### [What is expected]
Locate all lines with the word "from" and copy them out.

Lines of data
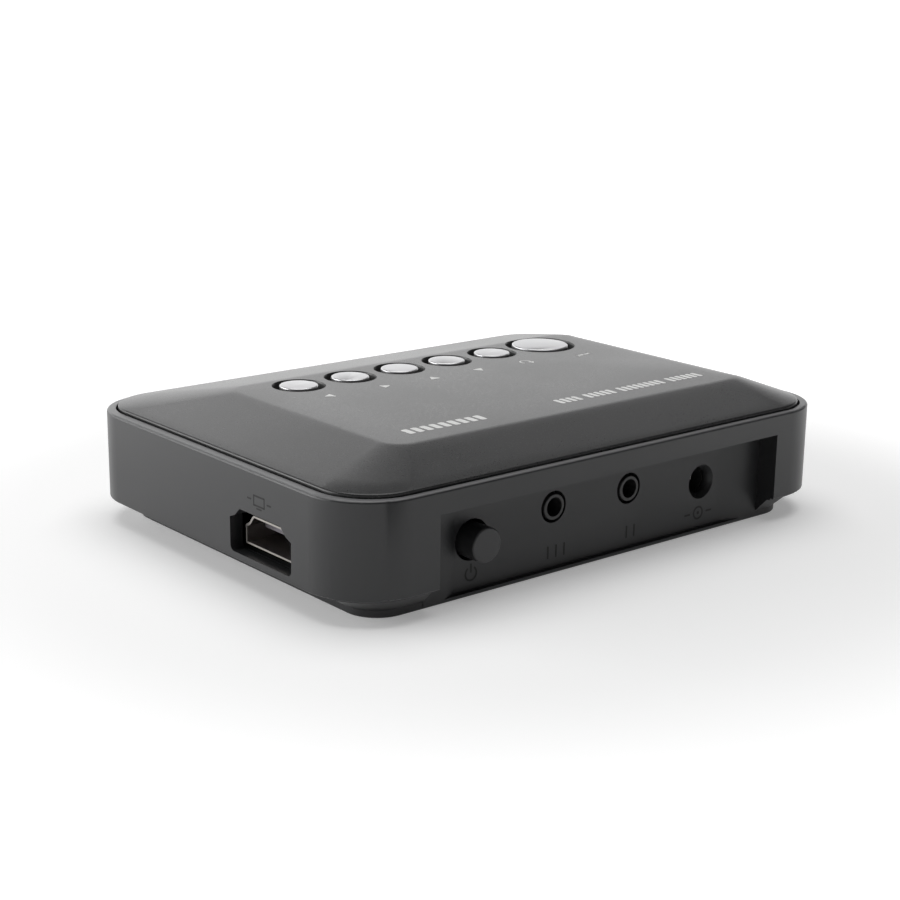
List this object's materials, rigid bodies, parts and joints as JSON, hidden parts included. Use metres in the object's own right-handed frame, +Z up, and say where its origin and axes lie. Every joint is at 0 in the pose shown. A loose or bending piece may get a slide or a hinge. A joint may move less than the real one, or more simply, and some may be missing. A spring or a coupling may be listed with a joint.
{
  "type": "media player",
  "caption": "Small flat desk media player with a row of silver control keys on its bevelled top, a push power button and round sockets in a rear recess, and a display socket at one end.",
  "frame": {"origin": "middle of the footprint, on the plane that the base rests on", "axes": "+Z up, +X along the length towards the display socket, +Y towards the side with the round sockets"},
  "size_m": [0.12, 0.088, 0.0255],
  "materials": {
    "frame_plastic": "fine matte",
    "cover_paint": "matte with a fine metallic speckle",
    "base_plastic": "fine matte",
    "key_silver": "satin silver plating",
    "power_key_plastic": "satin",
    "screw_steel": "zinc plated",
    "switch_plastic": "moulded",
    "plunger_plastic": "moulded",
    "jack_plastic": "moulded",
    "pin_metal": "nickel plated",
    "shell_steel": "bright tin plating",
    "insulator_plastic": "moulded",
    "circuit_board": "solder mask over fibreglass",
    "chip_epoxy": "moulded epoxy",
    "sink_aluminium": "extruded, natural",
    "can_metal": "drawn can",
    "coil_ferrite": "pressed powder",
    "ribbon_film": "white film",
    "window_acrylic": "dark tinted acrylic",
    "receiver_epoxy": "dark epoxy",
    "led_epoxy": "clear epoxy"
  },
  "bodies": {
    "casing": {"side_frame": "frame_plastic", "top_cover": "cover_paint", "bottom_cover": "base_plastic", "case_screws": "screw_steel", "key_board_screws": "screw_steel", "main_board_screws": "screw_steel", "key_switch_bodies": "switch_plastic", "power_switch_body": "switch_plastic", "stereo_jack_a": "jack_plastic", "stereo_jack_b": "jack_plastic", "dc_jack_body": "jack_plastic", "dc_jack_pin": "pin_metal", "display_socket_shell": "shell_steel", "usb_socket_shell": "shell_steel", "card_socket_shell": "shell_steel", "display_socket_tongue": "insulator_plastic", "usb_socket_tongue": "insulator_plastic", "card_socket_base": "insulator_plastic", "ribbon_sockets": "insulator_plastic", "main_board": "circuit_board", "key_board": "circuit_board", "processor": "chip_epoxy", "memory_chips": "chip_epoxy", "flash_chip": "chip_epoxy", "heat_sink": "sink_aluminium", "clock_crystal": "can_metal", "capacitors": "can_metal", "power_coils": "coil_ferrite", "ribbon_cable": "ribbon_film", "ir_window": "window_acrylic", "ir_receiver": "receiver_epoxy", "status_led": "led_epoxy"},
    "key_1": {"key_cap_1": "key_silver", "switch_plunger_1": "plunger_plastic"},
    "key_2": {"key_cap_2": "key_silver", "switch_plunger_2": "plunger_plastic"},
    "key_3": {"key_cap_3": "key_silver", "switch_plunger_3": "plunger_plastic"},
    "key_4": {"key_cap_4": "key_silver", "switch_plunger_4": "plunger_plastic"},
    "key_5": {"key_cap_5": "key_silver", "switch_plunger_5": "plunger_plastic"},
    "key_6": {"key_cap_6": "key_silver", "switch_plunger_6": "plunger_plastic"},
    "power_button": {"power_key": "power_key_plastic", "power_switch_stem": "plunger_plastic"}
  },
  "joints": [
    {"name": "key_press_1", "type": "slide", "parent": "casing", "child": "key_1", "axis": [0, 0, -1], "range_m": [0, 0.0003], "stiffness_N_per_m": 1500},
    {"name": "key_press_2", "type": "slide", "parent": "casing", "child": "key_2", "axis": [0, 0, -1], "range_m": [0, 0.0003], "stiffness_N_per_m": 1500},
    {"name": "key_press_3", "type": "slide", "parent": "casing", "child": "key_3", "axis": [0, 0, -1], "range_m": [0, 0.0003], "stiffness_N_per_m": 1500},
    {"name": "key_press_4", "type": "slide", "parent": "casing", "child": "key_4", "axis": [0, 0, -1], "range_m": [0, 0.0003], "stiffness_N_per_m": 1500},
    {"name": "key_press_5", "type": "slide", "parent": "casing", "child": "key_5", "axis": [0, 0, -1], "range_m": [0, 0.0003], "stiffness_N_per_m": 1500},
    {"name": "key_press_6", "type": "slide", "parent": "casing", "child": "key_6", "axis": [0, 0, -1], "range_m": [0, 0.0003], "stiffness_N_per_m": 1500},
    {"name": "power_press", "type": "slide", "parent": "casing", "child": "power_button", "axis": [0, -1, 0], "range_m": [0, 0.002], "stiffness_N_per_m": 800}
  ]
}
==
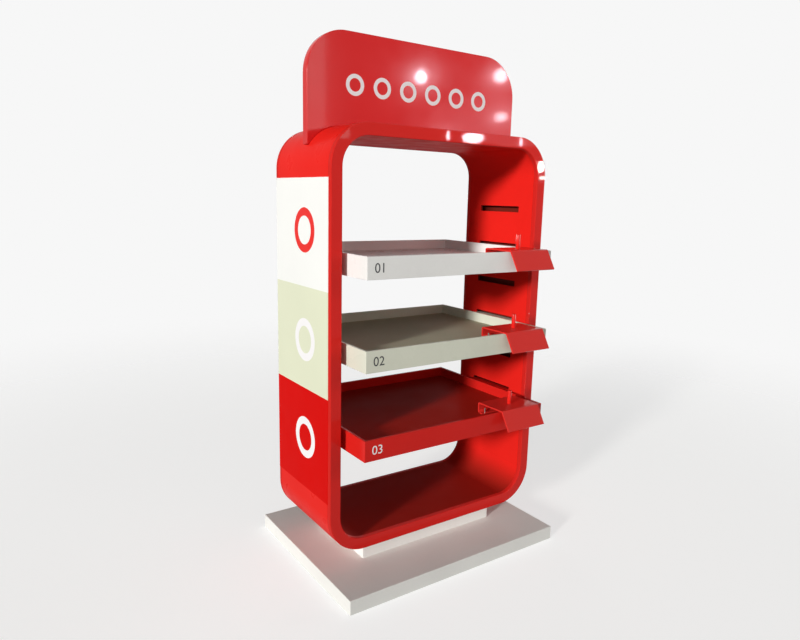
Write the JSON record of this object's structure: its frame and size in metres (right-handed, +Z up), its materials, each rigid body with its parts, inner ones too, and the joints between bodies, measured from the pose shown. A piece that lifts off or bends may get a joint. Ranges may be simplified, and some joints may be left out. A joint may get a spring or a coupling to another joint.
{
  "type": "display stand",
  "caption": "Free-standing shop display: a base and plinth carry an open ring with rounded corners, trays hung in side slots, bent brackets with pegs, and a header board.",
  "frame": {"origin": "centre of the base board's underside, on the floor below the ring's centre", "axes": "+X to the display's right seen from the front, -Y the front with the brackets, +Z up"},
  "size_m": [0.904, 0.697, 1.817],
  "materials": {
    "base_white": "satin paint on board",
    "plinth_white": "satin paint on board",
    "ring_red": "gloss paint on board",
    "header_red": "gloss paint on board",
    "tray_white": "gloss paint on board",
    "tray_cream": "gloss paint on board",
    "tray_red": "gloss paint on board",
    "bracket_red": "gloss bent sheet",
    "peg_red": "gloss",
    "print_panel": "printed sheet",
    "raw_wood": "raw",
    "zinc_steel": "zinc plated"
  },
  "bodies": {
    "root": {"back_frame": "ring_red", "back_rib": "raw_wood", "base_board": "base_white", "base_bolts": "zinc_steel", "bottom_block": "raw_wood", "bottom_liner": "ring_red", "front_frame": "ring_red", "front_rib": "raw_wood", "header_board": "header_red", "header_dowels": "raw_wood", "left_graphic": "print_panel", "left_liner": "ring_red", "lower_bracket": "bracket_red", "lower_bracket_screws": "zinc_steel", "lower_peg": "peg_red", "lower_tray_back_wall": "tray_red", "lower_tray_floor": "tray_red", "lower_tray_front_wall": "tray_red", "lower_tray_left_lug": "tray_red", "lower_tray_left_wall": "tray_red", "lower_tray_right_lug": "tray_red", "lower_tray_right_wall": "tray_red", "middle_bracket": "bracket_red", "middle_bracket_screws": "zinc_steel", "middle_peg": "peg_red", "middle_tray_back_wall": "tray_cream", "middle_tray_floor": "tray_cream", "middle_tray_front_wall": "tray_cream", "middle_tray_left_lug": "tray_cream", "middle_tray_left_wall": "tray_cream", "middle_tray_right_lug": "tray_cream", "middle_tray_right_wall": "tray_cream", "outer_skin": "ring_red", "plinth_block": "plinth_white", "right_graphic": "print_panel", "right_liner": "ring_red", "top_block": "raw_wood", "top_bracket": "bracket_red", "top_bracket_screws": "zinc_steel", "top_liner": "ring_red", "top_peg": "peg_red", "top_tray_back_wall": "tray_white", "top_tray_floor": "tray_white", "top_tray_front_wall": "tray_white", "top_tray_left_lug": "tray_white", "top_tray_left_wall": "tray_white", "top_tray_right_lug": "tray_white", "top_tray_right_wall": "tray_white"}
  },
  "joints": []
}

### [Solution to the exercise]
Write the JSON record of this object's structure: its frame and size in metres (right-handed, +Z up), its materials, each rigid body with its parts, inner ones too, and the joints between bodies, measured from the pose shown. A piece that lifts off or bends may get a joint. Ranges may be simplified, and some joints may be left out. A joint may get a spring or a coupling to another joint.
  "frame": {"origin": "centre of the base board's underside, on the floor below the ring's centre", "axes": "+X to the display's right seen from the front, -Y the front with the brackets, +Z up"},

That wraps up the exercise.